[EXERCISE DIRECTIONS] Pick out each line containing the string "part" and copy it.

★ ★ ★ ★

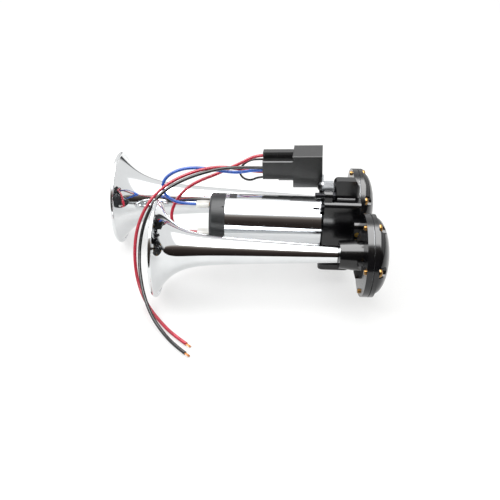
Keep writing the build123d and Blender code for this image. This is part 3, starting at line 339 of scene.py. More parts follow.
# %% Flared horn tree: inputs and the grid's two directions
horn, horn_in, horn_out = new_tree("flared_horn", (
    ("Mouth", "Vector"), ("Tail", "Float"), ("Throat Radius", "Float"), ("Taper", "Float"),
    ("Flare", "Float"), ("Flare Length", "Float"), ("Wall", "Float"), ("Bell Radius", "Float"),
    ("Bead Radius", "Float"), ("Spigot Radius", "Float"), ("Spigot Length", "Float"),
    ("Columns", "Int"), ("Turns", "Int"), ("Finish", "Material")))
given = horn_in.outputs
horn_grid = add(horn, "GeometryNodeMeshGrid", inputs={
    "Vertices X": given["Columns"], "Vertices Y": given["Turns"]})
flat = add(horn, "ShaderNodeSeparateXYZ", inputs={0: add(horn, "GeometryNodeInputPosition")}).outputs
turn = add(horn, "ShaderNodeMath", {"operation": "MULTIPLY"}, {0: flat["Y"], 1: 2 * math.pi})
doubled = add(horn, "ShaderNodeMath", {"operation": "MULTIPLY"}, {0: flat["X"], 1: 2.0})
away = add(horn, "ShaderNodeMath", {"operation": "ABSOLUTE"}, {0: doubled})
way = add(horn, "ShaderNodeMath", {"operation": "SUBTRACT"}, {0: 1.0, 1: away})  # 0 tail, 1 mouth
inside = add(horn, "ShaderNodeMath", {"operation": "GREATER_THAN"}, {0: flat["X"], 1: 0.0})
print("grid runs", len(horn.nodes), "nodes")

# %% [markdown]
# Even columns would waste faces on the straight cone. So they crowd towards the mouth, where the
# curve is tight, and a few are kept for the spigot that enters the driver.

# %% Flared horn tree: distance from the mouth
spigot_share, crowding = 0.05, 2.6  # part of the columns on the spigot; how they crowd
hair = 0.001                        # keeps a column on the border on its own side
back = add(horn, "ShaderNodeMapRange", inputs={
    "Value": way, "From Min": spigot_share, "From Max": 1.0, "To Min": 1.0, "To Max": 0.0})
crowded = add(horn, "ShaderNodeMath", {"operation": "POWER"}, {0: back, 1: crowding})
tube_run = add(horn, "ShaderNodeMath", {"operation": "SUBTRACT"}, {0: given["Tail"], 1: given["Bead Radius"]})
on_tube = add(horn, "ShaderNodeMath", {"operation": "MULTIPLY_ADD"}, {
    0: crowded, 1: tube_run, 2: given["Bead Radius"]})
left_over = add(horn, "ShaderNodeMapRange", inputs={
    "Value": way, "From Max": spigot_share, "To Min": 1.0, "To Max": 0.0})
on_spigot = add(horn, "ShaderNodeMath", {"operation": "MULTIPLY_ADD"}, {
    0: left_over, 1: given["Spigot Length"], 2: given["Tail"]})
in_spigot = add(horn, "ShaderNodeMath", {"operation": "LESS_THAN"}, {0: way, 1: spigot_share - hair})
distance = add(horn, "GeometryNodeSwitch", {"input_type": "FLOAT"}, {
    "Switch": in_spigot, "False": on_tube, "True": on_spigot})
print("distance done,", len(horn.nodes), "nodes")

# %% [markdown]
# The radius is the cone plus the flare, which falls by the same factor over every step away from the
# mouth. The slope comes from the same two terms, because the wall needs it.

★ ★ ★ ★

[RESULT FOR THIS EXERCISE]
Keep writing the build123d and Blender code for this image. This is part 3, starting at line 339 of scene.py. More parts follow.
spigot_share, crowding = 0.05, 2.6  # part of the columns on the spigot; how they crowd